** WHAT TO DO **
Write out all of the lines below, exactly and completely.
-- DATA SECTION start --
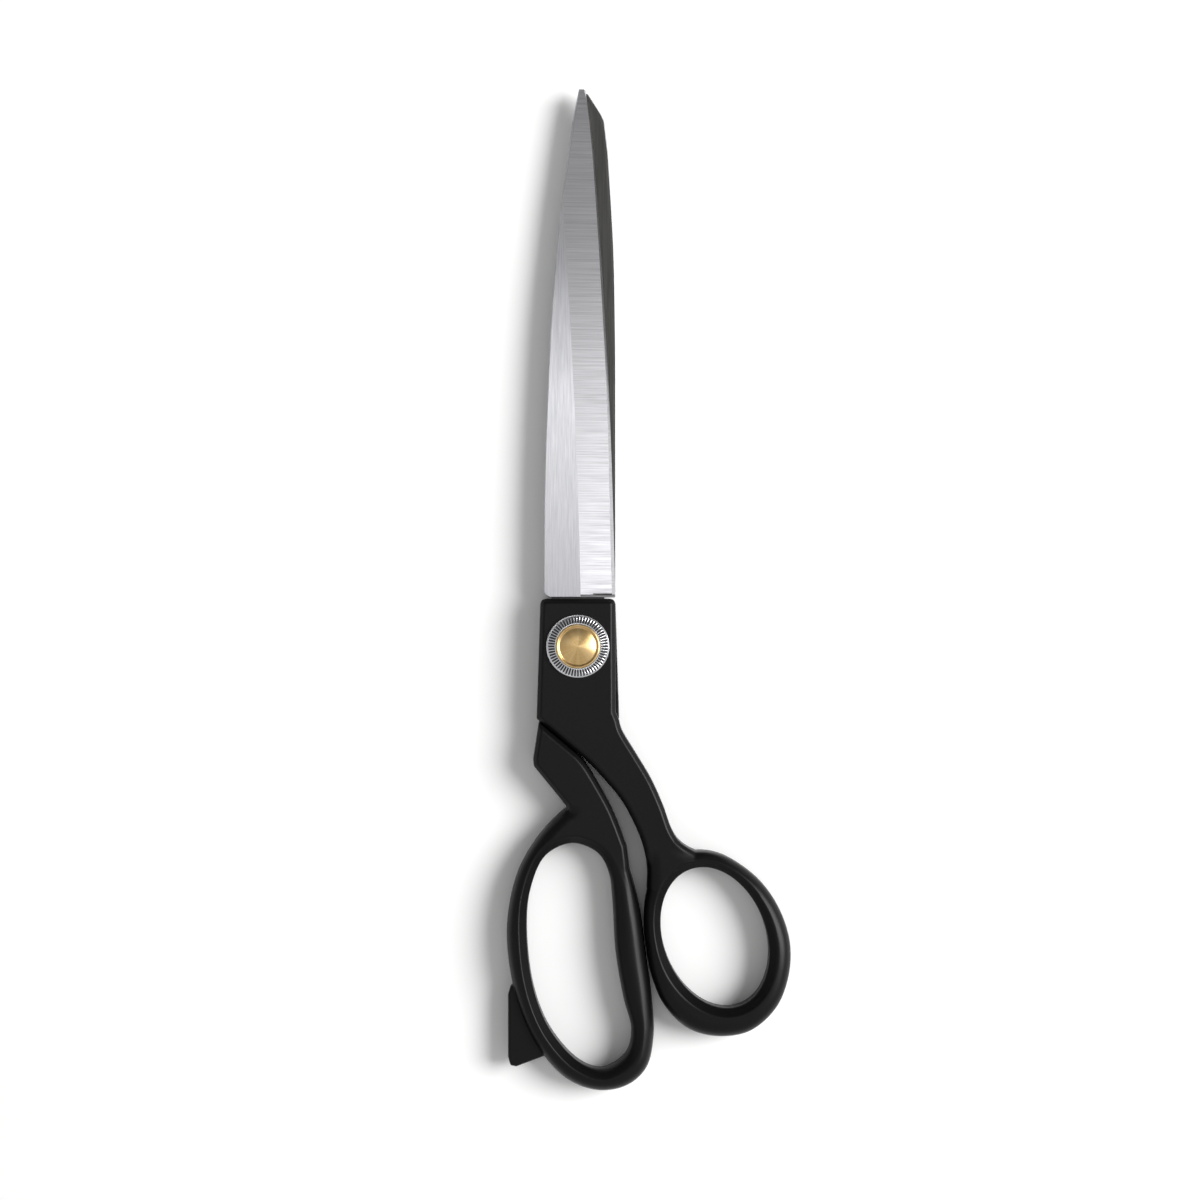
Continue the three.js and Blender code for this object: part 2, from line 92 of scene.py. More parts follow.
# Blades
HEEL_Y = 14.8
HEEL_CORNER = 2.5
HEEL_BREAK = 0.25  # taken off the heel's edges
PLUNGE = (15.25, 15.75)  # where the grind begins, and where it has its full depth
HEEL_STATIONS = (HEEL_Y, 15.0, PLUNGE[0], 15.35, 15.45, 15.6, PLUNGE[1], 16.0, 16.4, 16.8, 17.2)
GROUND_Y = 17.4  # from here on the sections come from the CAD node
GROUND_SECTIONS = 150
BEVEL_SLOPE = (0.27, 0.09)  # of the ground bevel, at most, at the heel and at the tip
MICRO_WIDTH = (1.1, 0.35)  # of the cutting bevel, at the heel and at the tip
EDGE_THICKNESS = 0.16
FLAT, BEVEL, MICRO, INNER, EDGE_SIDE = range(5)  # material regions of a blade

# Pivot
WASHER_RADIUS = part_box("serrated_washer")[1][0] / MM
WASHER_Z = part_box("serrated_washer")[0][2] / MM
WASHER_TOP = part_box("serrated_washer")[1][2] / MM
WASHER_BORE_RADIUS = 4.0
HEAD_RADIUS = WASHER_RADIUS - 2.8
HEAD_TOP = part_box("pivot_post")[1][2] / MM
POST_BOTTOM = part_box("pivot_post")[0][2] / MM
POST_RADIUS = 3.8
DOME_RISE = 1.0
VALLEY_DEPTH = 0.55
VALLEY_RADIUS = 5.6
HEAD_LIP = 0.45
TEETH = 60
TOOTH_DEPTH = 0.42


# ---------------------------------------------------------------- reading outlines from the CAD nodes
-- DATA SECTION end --
** WRITTEN REPLY **
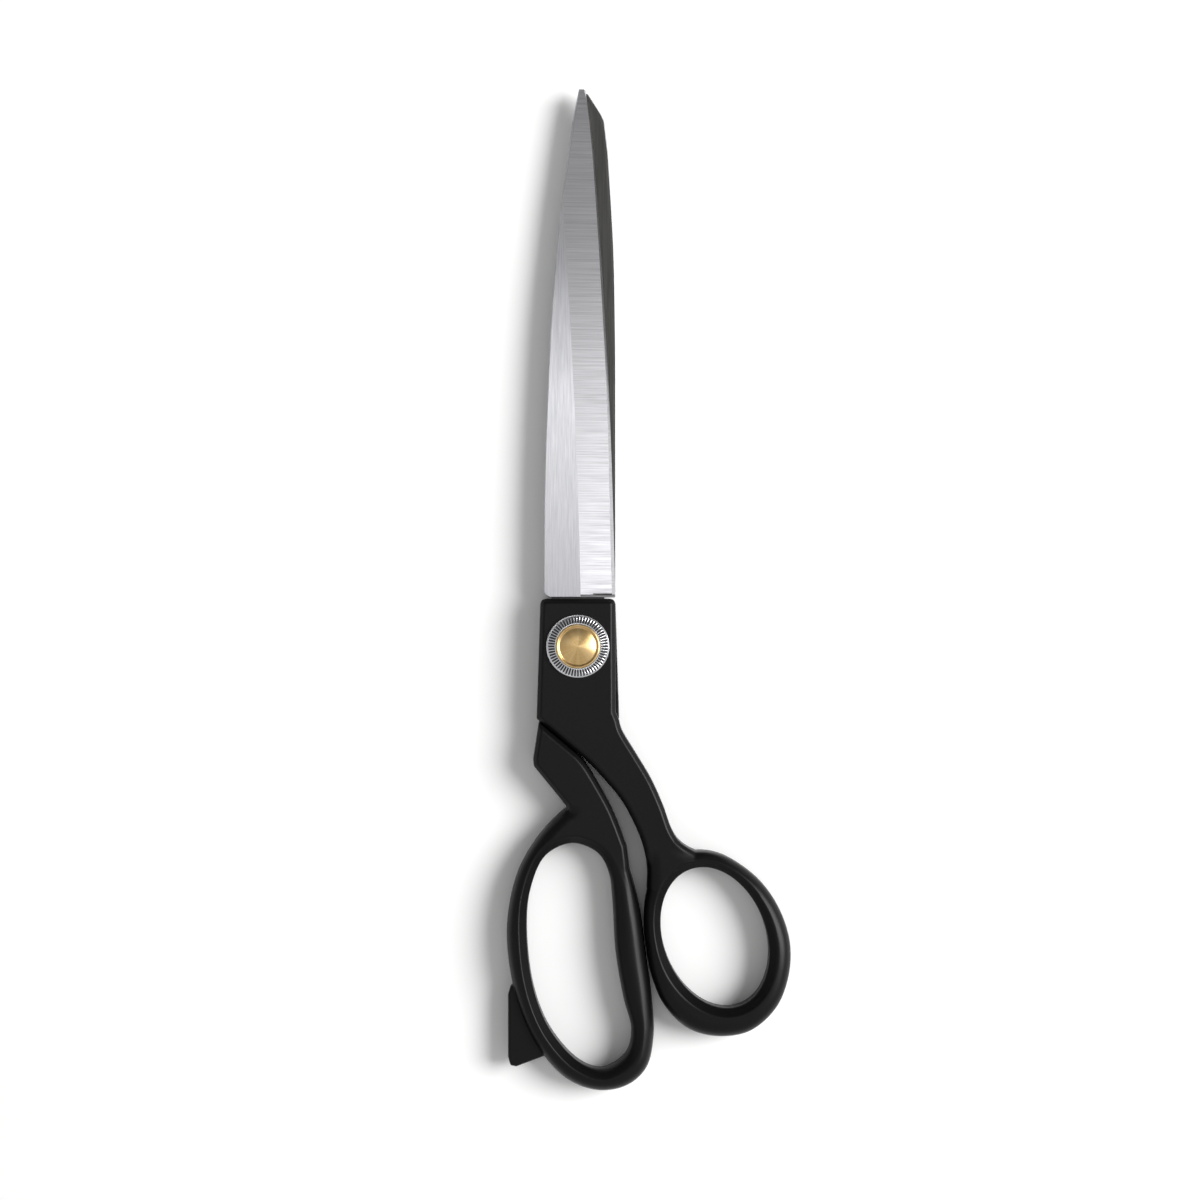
Continue the three.js and Blender code for this object: part 2, from line 92 of scene.py. More parts follow.
# Blades
HEEL_Y = 14.8
HEEL_CORNER = 2.5
HEEL_BREAK = 0.25  # taken off the heel's edges
PLUNGE = (15.25, 15.75)  # where the grind begins, and where it has its full depth
HEEL_STATIONS = (HEEL_Y, 15.0, PLUNGE[0], 15.35, 15.45, 15.6, PLUNGE[1], 16.0, 16.4, 16.8, 17.2)
GROUND_Y = 17.4  # from here on the sections come from the CAD node
GROUND_SECTIONS = 150
BEVEL_SLOPE = (0.27, 0.09)  # of the ground bevel, at most, at the heel and at the tip
MICRO_WIDTH = (1.1, 0.35)  # of the cutting bevel, at the heel and at the tip
EDGE_THICKNESS = 0.16
FLAT, BEVEL, MICRO, INNER, EDGE_SIDE = range(5)  # material regions of a blade

# Pivot
WASHER_RADIUS = part_box("serrated_washer")[1][0] / MM
WASHER_Z = part_box("serrated_washer")[0][2] / MM
WASHER_TOP = part_box("serrated_washer")[1][2] / MM
WASHER_BORE_RADIUS = 4.0
HEAD_RADIUS = WASHER_RADIUS - 2.8
HEAD_TOP = part_box("pivot_post")[1][2] / MM
POST_BOTTOM = part_box("pivot_post")[0][2] / MM
POST_RADIUS = 3.8
DOME_RISE = 1.0
VALLEY_DEPTH = 0.55
VALLEY_RADIUS = 5.6
HEAD_LIP = 0.45
TEETH = 60
TOOTH_DEPTH = 0.42


# ---------------------------------------------------------------- reading outlines from the CAD nodes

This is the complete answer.